Despite decades of efforts, this question yet seems out of reach, the best general lower bound being only slightly super-linear. The most common approach is to prove lower bounds for restricted classes of circuits, such as monotone or constant-depth circuits. Another approach would be removing relations arising from the mathematical structure underlying the computations, making it harder for circuits to compute polynomials and thus conceivably easier to obtain lower bounds. In this line of thought, Nisan (1991) was able to obtain breakthrough results in the context of non-commutative computations, separating circuits and formulas and characterizing the minimal size of Algebraic Branching Programs (ABP).

Likewise, circuits for which the multiplication is assumed to be non-associative, meaning that (xy)x and x(yx) are different monomials, have been considered. General exponential lower bounds can be proved in this setting. We highlight a syntactical equivalence between non-associative circuits and acyclic Multiplicity Tree Automata (MTA), which leads to a general algebraic characterization of the size of the smallest non-associative circuit computing a given non-associative polynomial.

As a direct consequence of this characterization, we unify several recent circuit lower bounds in the non-commutative setting. Going deeper in the comprehension of this new algebraic tool, we are able to considerably extend a known lower bound to a class which is very close to general.
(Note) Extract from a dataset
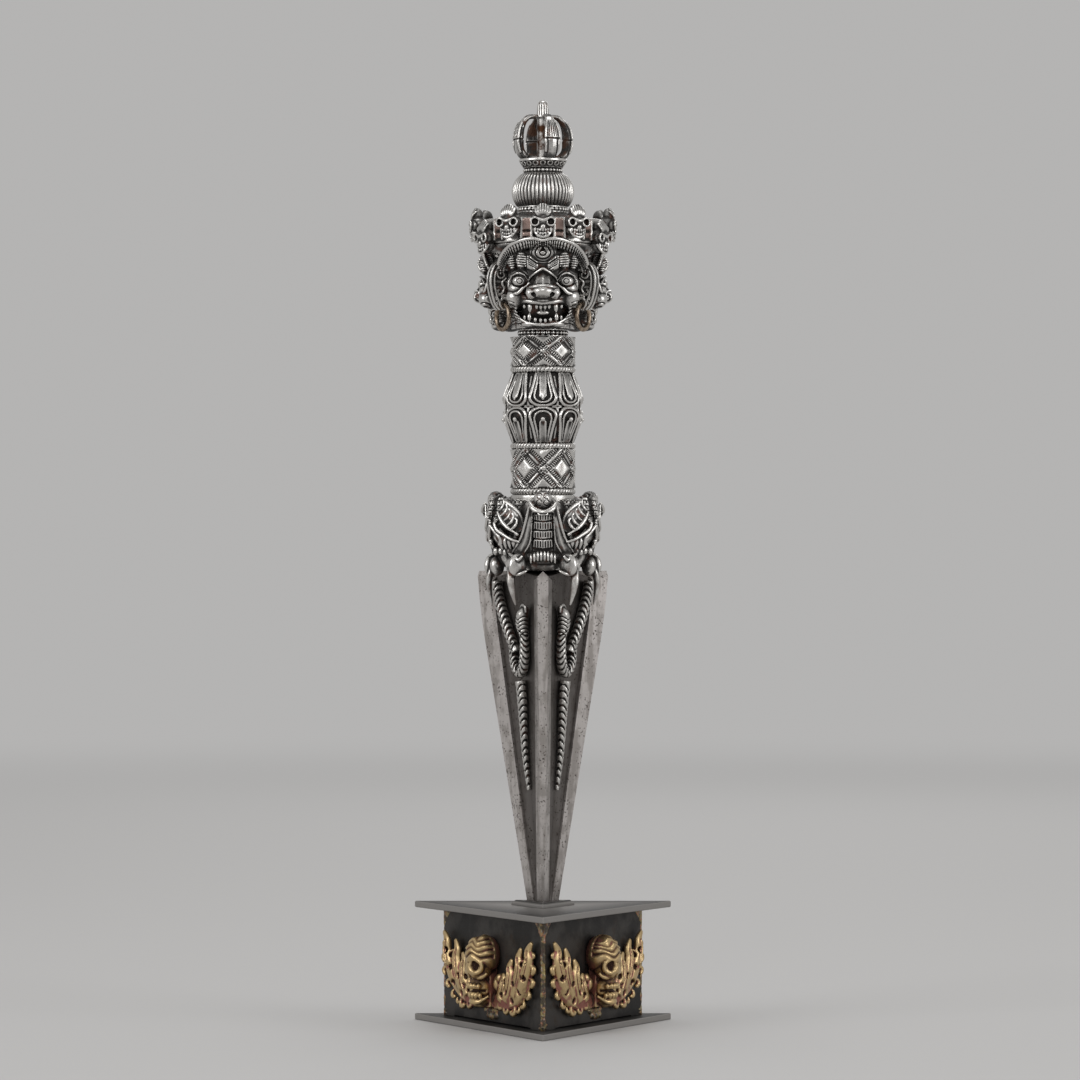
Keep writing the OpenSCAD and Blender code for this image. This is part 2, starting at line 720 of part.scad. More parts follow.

Timothée Pecatte: Reconstruction algorithms for sums of affine powers

Abstract: A sum of affine powers is an expression of the form

\[
   f(x) = \sum_{i=1}^s \alpha_i (x - a_i)^{e_i}.
\]
Although quite simple, this model is a generalization of two well-studied models: Waring decomposition and Sparsest Shift.
We propose algorithms that find the smallest decomposition of $f$ in the first model (sums of affine powers) for an input polynomial $f$ given in dense representation.
Our algorithms only work in situations where the smallest decomposition is unique, and we provide conditions that guarantee the uniqueness of the smallest decomposition.
We also consider the natural multivariate extension and propose polynomial time black-box algorithms that find the decomposition with the smallest value of $s$  for an input polynomial $f$.
Our multivariate algorithms work in situations where $s$ is small enough compared to the number of variables or to the exponents $e_i$.
This talk is based on two joint works with Pascal Koiran and Ignacio Garcia-Marco, accepted at ISSAC '17 & '18.

Mateusz Skomra : Une relation entre la programmation semi-définie non-archimédienne et les jeux stochastiques.

Résumé : La programmation semi-définie est un outil fondamental d'optimisation convexe et polynomiale. Elle revient à optimiser une fonction linéaire sur un spectraèdre (un ensemble défini par des inégalités matricielles linéaires). En particulier, la programmation semi-définie est une généralisation de la programmation linéaire.

Nous étudions l'analogue non-archimédien de la programmation semi-définie, en remplaçant le corps des nombres réels par le corps des séries de Puiseux. Nous définissons les spectraèdres tropicaux comme les images par la valuation non-archimédienne des spectraèdres sur le corps des séries de Puiseux. Nous montrons que les spectraèdres tropicaux génériques sont décrits par des systèmes d'inégalités polynomiales sur le semi-anneau tropical. Ces systèmes expriment des contraintes de positivité sur des mineurs tropicaux d'ordre au plus 2. Nous en déduisons une relation entre les spectraèdres tropicaux génériques et les jeux à paiement moyen stochastiques. Cela donne une méthode pour résoudre des problèmes de réalisabilité en programmation semi-définie non-archimédienne en utilisant les algorithmes combinatoires conçus pour les jeux stochastiques.

Sébastien Tavenas: Homogeneous non-commutative formulas.

Abstract: Let us start by considering two irritating open problems about the arithmetic complexity of the iterated matrix multiplication. First, unlike multilinear models, there is no known separation between non-commutative formulas and non-commutative arithmetic branching programs. By the completeness of IMM, this question comes down to whether or not there exists a polynomial size non-commutative formula for IMM. Second, for multilinear models, Dvir-Malod-Perifel-Yehudayoff  showed that there exists a polynomial computed by a polynomial size multilinear ABP which can not be computed by a polynomial size multilinear formula. However, as the completeness of IMM uses non-multilinear reductions, DMPY’s proof does not seem to imply anything about the question whether IMM has a polynomial size multilinear formula.

At the intersection of these two questions, we could wonder if IMM can be computed by a polynomial size homogeneous non-commutative formula. That is why, we will see in this talk, some properties and reductions of homogeneous non-commutative formulas.